_TASK INPUTS:_
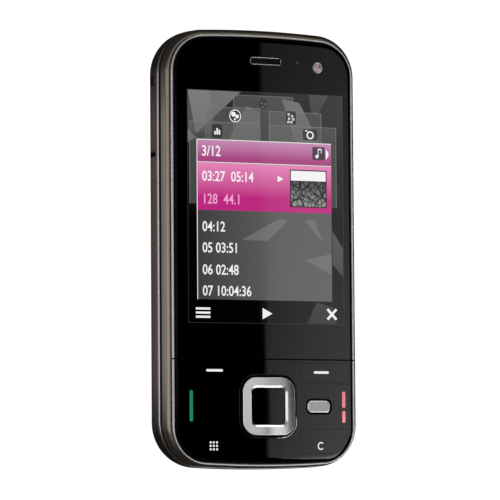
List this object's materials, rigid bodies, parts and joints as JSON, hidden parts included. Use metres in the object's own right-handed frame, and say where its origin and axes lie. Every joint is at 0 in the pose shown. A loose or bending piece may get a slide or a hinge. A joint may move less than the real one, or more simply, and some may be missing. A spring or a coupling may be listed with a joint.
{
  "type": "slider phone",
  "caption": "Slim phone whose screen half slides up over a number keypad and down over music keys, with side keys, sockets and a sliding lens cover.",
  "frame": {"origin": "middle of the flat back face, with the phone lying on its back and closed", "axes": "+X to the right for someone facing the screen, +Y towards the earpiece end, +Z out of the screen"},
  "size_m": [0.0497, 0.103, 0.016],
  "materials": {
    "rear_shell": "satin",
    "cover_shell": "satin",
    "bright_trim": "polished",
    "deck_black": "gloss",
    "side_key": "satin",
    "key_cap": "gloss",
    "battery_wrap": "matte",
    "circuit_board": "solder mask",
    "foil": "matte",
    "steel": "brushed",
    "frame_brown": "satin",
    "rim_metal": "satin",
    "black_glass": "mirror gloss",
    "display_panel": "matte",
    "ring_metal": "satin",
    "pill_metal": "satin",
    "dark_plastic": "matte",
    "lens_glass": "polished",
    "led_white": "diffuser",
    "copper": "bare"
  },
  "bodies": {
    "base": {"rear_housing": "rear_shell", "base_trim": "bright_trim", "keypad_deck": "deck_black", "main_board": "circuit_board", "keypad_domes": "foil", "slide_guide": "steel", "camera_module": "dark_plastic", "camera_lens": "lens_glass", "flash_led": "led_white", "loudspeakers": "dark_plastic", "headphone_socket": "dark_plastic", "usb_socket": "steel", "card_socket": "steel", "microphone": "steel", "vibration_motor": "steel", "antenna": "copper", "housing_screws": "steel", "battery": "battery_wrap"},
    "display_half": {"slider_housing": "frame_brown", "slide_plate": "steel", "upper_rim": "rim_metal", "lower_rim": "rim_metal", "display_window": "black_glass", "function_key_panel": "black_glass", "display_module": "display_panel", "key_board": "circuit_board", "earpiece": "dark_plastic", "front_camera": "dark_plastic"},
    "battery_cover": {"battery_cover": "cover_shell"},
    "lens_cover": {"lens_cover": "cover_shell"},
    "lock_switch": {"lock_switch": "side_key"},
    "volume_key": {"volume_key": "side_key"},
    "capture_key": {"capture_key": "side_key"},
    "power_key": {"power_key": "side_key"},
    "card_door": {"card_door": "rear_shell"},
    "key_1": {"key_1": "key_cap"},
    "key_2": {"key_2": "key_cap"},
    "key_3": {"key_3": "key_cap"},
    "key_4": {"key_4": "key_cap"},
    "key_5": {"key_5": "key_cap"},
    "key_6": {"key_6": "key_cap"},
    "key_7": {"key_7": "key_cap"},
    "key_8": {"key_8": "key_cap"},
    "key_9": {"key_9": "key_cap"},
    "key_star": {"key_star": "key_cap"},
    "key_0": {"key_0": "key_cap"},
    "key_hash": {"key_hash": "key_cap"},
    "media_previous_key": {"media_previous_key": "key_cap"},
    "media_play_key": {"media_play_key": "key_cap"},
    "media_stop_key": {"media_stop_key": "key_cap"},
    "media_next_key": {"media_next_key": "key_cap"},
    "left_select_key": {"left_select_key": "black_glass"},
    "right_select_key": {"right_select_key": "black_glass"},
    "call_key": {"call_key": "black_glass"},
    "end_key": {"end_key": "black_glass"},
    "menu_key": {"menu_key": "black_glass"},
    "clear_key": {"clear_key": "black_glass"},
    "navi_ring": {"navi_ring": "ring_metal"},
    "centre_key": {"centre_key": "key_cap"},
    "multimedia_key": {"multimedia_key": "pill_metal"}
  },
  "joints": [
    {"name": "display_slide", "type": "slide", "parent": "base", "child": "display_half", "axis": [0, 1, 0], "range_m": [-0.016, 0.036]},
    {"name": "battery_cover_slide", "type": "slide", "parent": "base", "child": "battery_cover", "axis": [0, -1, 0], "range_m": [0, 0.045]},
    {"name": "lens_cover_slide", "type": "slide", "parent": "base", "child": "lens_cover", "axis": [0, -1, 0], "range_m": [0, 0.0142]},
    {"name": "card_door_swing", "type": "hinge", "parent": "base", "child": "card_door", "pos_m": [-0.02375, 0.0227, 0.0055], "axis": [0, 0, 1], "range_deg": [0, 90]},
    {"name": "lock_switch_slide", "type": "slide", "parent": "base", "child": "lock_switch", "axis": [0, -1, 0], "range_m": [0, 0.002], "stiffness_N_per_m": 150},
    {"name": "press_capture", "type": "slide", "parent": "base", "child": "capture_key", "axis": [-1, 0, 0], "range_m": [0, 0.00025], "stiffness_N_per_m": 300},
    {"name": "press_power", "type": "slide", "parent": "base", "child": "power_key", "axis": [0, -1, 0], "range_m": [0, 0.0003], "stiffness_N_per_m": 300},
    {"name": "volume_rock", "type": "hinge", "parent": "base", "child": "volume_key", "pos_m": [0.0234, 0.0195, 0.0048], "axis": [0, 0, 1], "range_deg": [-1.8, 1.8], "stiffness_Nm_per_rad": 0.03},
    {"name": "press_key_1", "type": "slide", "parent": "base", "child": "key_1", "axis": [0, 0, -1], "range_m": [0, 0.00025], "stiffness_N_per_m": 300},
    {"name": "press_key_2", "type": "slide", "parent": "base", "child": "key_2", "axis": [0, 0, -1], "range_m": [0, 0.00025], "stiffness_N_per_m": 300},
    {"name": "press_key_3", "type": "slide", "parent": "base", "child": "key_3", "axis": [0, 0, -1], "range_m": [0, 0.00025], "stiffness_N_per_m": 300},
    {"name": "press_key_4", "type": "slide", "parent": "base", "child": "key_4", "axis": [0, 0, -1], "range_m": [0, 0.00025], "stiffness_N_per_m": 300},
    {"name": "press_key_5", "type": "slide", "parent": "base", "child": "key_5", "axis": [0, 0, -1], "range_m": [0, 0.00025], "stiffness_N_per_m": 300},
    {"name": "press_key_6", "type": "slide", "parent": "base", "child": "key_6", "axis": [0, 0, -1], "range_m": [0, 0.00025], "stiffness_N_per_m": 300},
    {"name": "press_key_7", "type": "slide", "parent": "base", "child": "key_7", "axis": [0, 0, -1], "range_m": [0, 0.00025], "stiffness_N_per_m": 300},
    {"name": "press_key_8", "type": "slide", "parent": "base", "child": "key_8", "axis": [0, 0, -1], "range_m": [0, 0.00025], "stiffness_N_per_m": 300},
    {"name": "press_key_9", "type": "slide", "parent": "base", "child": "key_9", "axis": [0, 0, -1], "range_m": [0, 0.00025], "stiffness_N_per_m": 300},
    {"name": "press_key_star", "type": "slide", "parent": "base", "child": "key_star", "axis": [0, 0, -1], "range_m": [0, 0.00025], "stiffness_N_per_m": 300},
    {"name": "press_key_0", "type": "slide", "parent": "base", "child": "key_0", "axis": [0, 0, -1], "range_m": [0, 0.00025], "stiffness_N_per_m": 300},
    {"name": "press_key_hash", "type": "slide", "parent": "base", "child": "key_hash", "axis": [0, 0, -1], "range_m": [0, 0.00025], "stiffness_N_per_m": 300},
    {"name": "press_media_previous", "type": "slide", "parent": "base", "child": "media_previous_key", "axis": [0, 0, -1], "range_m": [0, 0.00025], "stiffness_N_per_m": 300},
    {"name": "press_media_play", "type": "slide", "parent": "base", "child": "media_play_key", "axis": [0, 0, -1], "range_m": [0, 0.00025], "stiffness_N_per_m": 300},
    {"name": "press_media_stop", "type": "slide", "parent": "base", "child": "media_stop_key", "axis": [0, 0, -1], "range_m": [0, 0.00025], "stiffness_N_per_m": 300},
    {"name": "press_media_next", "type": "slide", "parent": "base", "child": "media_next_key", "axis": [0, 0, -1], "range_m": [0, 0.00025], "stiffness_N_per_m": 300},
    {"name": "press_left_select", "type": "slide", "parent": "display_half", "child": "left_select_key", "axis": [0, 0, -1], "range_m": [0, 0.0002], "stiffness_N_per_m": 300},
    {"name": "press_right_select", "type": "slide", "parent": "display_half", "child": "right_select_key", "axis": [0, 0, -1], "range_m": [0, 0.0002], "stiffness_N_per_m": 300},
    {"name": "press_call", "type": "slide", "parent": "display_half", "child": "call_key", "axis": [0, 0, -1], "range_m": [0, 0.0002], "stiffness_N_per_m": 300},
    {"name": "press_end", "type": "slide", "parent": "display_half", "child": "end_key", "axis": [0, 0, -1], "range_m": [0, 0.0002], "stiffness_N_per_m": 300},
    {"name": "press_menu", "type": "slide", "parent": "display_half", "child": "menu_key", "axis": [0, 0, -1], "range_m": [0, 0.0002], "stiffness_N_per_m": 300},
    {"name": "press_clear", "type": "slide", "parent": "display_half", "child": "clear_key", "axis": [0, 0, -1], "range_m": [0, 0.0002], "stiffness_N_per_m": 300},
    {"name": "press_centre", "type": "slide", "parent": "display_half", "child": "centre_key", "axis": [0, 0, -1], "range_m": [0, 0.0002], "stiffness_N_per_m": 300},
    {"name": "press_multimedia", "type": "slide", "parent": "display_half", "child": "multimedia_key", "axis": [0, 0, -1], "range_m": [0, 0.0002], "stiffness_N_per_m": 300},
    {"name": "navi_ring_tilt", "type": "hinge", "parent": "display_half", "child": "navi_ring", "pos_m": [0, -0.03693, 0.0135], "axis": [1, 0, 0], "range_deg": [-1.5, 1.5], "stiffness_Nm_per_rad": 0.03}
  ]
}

---

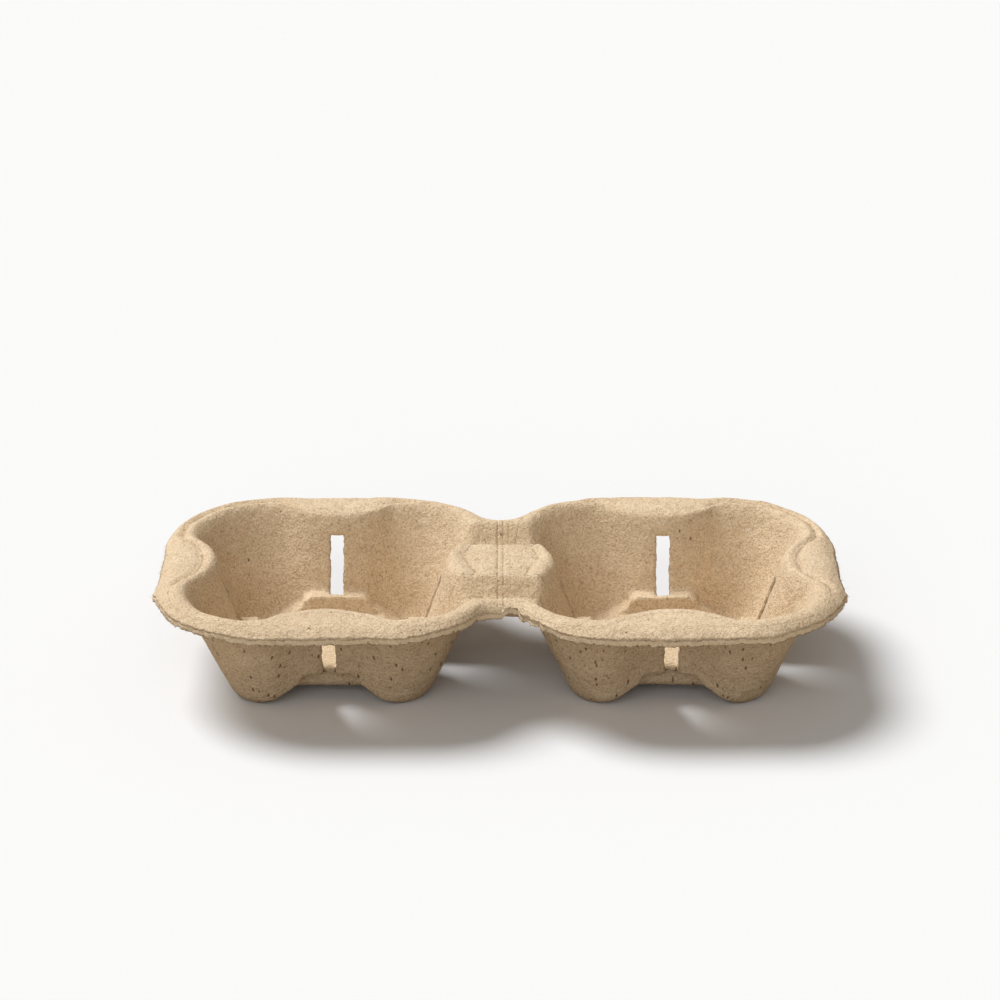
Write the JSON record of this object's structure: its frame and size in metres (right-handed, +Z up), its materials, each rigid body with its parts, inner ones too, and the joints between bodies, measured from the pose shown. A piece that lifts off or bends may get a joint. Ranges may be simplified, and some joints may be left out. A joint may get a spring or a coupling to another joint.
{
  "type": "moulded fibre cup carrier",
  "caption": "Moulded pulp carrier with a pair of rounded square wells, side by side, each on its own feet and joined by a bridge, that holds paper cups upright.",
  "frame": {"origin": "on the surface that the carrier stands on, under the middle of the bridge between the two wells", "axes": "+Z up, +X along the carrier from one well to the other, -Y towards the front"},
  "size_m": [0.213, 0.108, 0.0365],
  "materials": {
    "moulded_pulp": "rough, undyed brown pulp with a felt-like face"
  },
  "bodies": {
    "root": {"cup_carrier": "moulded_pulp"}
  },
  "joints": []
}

* * *

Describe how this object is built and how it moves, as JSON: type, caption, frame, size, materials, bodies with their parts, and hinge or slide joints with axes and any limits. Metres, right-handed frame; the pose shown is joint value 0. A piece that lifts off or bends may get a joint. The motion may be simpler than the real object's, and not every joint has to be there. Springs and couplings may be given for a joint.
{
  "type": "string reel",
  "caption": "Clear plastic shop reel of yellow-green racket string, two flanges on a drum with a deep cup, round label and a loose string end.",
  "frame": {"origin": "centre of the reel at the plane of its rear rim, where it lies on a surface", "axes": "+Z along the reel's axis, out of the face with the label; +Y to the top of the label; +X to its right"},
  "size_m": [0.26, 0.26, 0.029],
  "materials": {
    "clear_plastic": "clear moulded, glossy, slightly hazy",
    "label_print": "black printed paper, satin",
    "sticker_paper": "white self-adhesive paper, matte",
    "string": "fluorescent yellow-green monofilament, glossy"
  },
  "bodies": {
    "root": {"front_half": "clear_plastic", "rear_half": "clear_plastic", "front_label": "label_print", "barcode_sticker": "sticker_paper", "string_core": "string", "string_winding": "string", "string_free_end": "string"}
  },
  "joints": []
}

_EXERCISE:_ Tally the lines of the preceding listing in which the word "from" appears; state nothing but the total.

_SOLUTION TO THE EXERCISE:_ 2